Recent results suggest that changes at the brand so far haven’t fully clicked in with consumers. In the fiscal year ended July 26, 2014, Lane Bryant had an operating loss of $4.3 million, compared with the loss of $30.1 million the year before.
The chain ranks as the country’s biggest retailer specializing in large sizes, and for retailing overall, only Wal-Mart and Macy’s sell more large-size apparel.
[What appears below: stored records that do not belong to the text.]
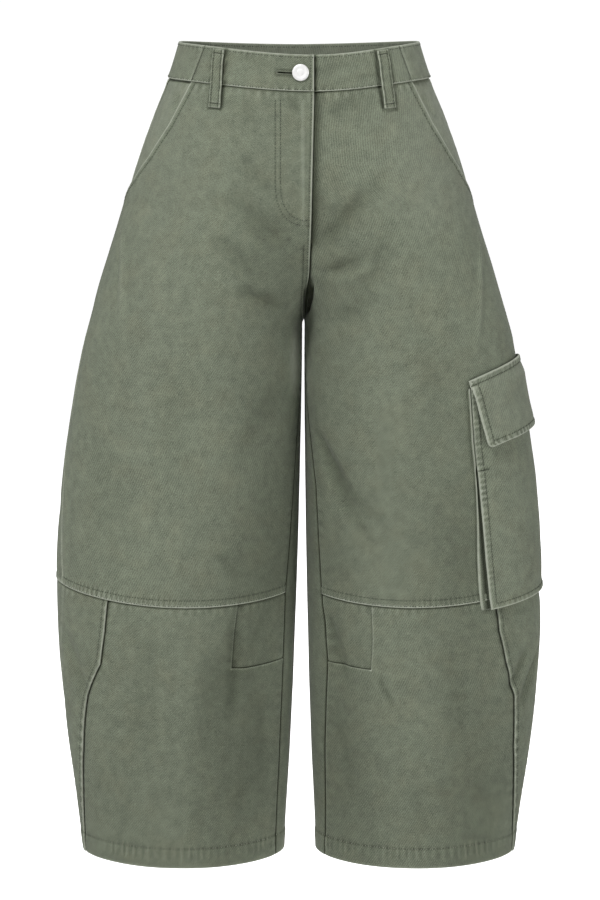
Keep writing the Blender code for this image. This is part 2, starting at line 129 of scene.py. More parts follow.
def line(table, column, level):
    return np.interp(-np.asarray(level, float), -np.array(table["level"], float), table[column])


def curve(table, column, level):
    rows = -np.array(table["level"], float)
    values = np.array(table[column], float)
    slope = np.gradient(values, rows)
    slope[1:-1] = (values[2:] - values[:-2]) / (rows[2:] - rows[:-2])
    at = np.clip(-np.asarray(level, float), rows[0], rows[-1])
    row = np.clip(np.searchsorted(rows, at, side="right") - 1, 0, len(rows) - 2)
    span = rows[row + 1] - rows[row]
    t = (at - rows[row]) / span
    return (values[row] * (2 * t**3 - 3 * t**2 + 1) + slope[row] * span * (t**3 - 2 * t**2 + t)
            + values[row + 1] * (3 * t**2 - 2 * t**3) + slope[row + 1] * span * (t**3 - t**2))


def curlOf(gap, roll):
    # how far an edge rounded over by roll falls away, at a distance gap from it
    return roll - np.sqrt(np.clip(roll**2 - np.clip(roll - gap, 0, roll) ** 2, 0, None))


def faced(read, name, inFront, level):
    return np.where(inFront, read(form[name], "front", level), read(form[name], "back", level))


def across(side, inFront, level):
    # the middle seam's x, and the section's centre and half width measured out from it
    middle = faced(line, "middle", inFront, level)
    width = curve(form["section"], "width", level) - (side > 0) * line(form["press"], "depth", level)
    outer = width - side * middle
    joined = smooth((level - form["crotch"]) / form["joinHeight"]) ** form["joining"]
    inner = line(form["gap"], "half", level) * (1 - joined) - outer * joined
    return middle, (outer + inner) / 2, (outer - inner) / 2


def oval(angle):
    c, s = np.cos(angle), np.sin(angle)
    reach = (np.abs(c) ** form["fullness"] + np.abs(s) ** form["fullness"]) ** (-1 / form["fullness"])
    return c * reach, s * reach


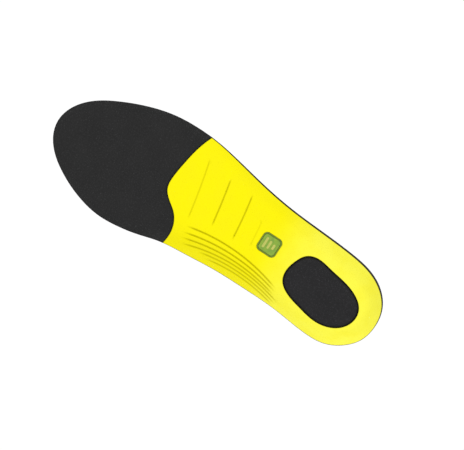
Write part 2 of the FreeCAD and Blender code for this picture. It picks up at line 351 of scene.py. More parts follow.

Among the other key competitors in the sector are Kohl’s, Old Navy, J.C. Penney, Target, Torrid, Ashley Stewart, Nordstrom, QVC, Victoria’s Secret and Catherines.
“There’s power there that needs to be unlocked,” said Brian Beitler, executive vice president and chief marketing officer for Lane Bryant. “Lane Bryant is still relevant and there’s an incredible heritage, but there’s also some brand baggage that comes with that heritage.”
Lane Bryant is owned by Ascena Retail Group, which acquired the business through its $890 million buyout of Charming Shoppes Inc. in 2012. The deal included Catherines. The $5 billion Ascena also operates the Dress Barn, Maurices and Justice chains, and is acquiring Ann Inc. through a $2.2 billion cash and stock deal, seen closing in the second half of this year and adding more than $2 billion in revenues.
Asked if strategies occurring at Lane Bryant could be applied to Ann, or vice versa, David Jaffe, Ascena’s chairman and ceo, said: “Each brand has its own strategy, though they certainly can learn from each other. We share all of our ideas.”
“The new ownership is committed to putting money into this brand,” Heasley added. “We are trying to be like a start-up. At the same time, we have scale.”